Sound confusing? Although the narrator alternates randomly, it is not as confusing as it sounds because each character has a distinctive voice - once you get to know them it is clear after reading a section or two of each section who is speaking. What was confusing to me was whether or not there is a point to this book. There are lots of references to violence, lesbian relationships in prison, and gross things in jail bathrooms, but ultimately I didn't find much redeeming value to the story other than being slightly shocking entertainment.
I don't really know what to say about this book. It wasn't great but it wasn't bad either. It was written in a way that makes you feel trapped in the characters head. It is insightful yet confining. I would like to say that this book gives a good Idea of what it is like inside a women's prison, but I don't know as I have never been to one. I know that when I was reading The Big Girls I wanted to continue reading it but I can't really say why. It is hard to call this book enjoyable yet it did keep my attention. In the end I would not recommend this book however, I do not regret reading it. And this is the most wishy washy review I have ever written.
This novel takes you to places you'll (hopefully) never actually experience -- among the "big girls" in a maximum security prison -- excellent storycrafting by the author. Raw, violent, unnerving, and based on fact and fiction (you'll recognize some of the "inmates" from media accounts)-- a very fast read.
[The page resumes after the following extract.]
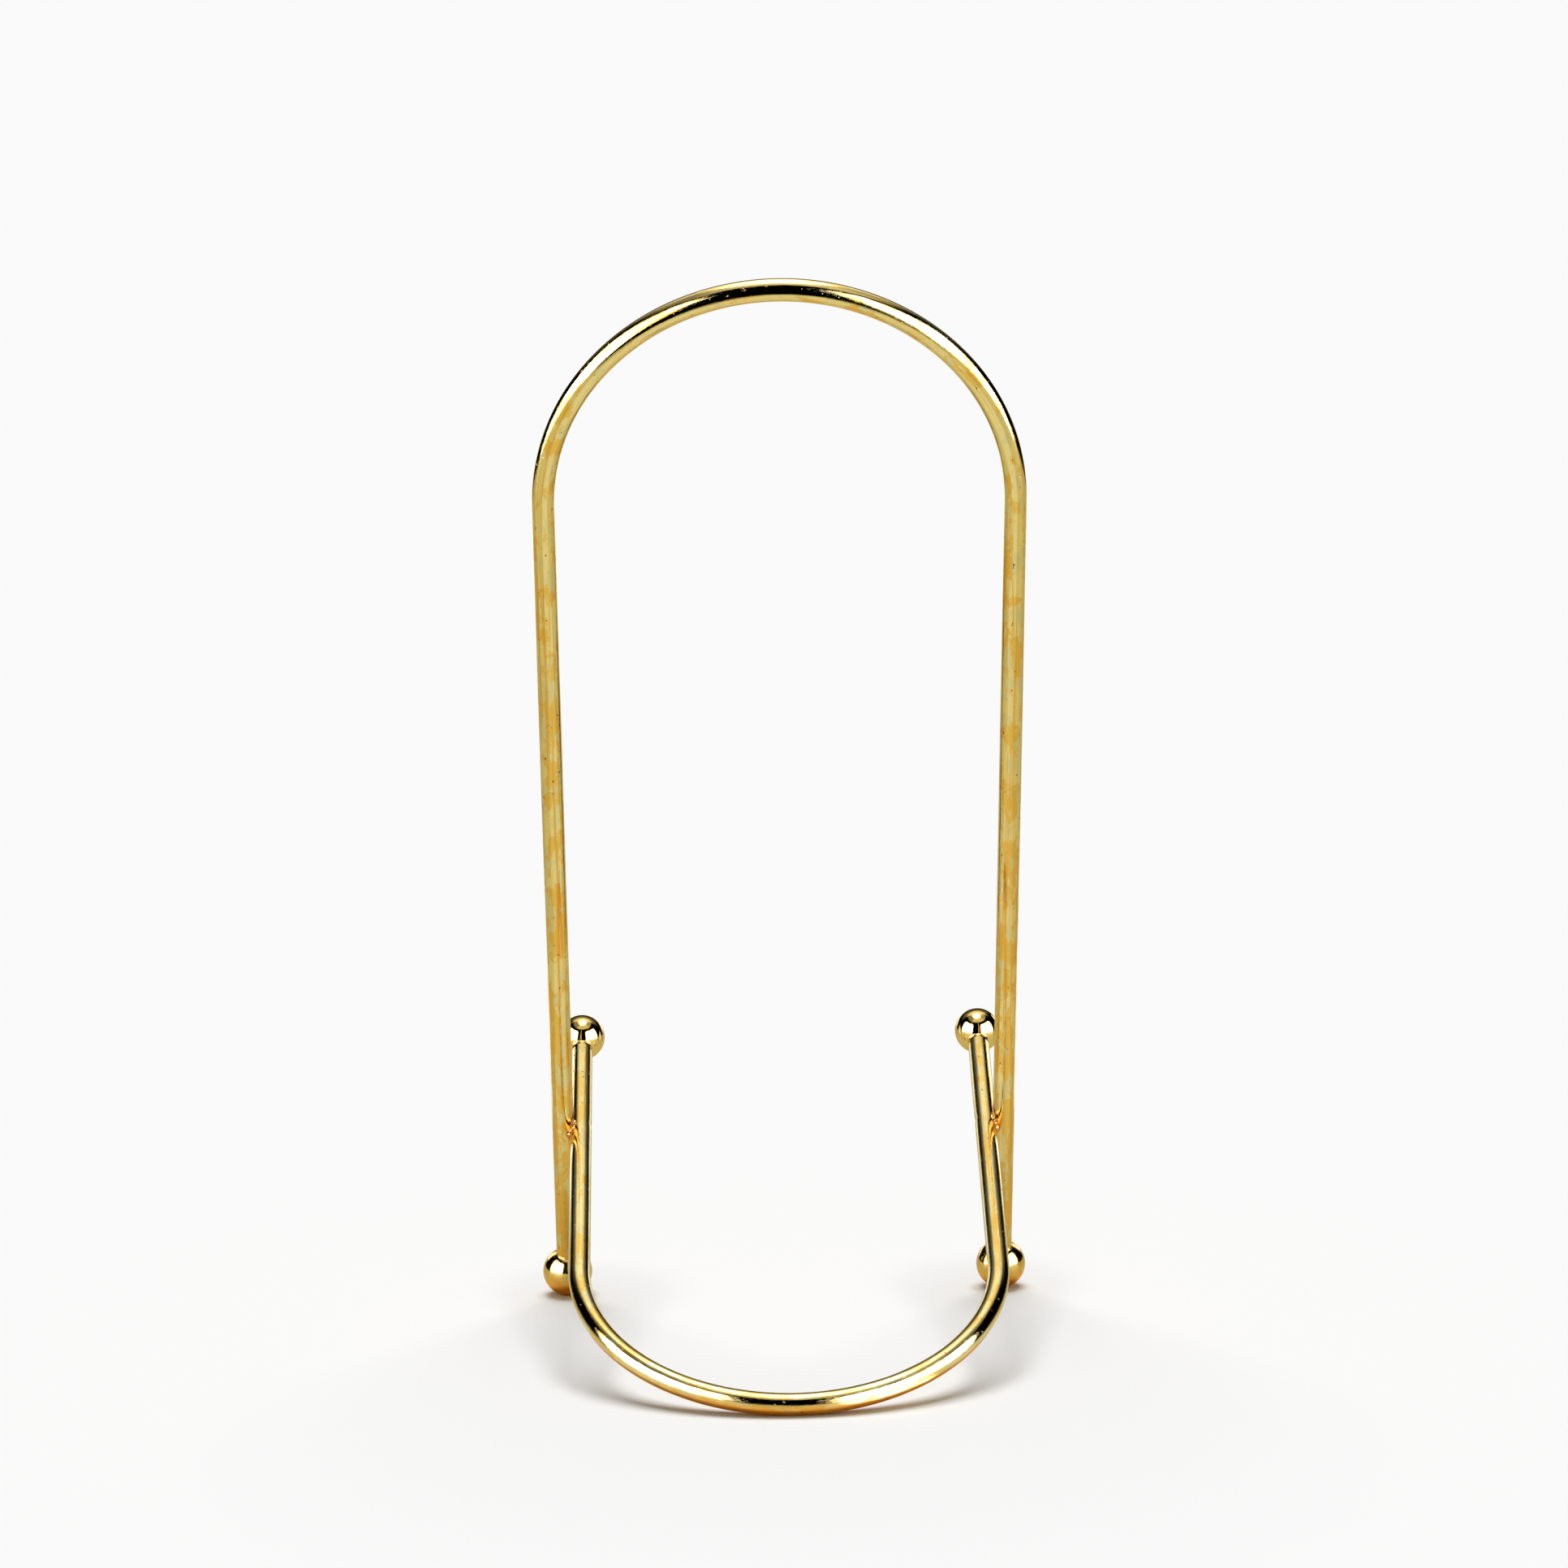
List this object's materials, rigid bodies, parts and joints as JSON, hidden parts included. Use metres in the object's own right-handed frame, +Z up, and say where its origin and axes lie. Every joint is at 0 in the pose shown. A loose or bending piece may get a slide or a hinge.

This book, to me, was very disappointing. It jumps from narrator to narrator without warning & the reader is left to guess who is telling the story this time. I often had to refer to the book description to take a guess. A few times, I never did figure it out. All the warning you get that a new narrator ia taking over is a few extra spacings between paragraphs. And while I wont ruin the ending, all I can say is there must be something I missed. It certainly wasnt obvious, to me again, what, if any, point there was to this book. My final thought upon finishing it was "what an extreme waste of time." I would skip this book, reading a phonebook might be more rewarding.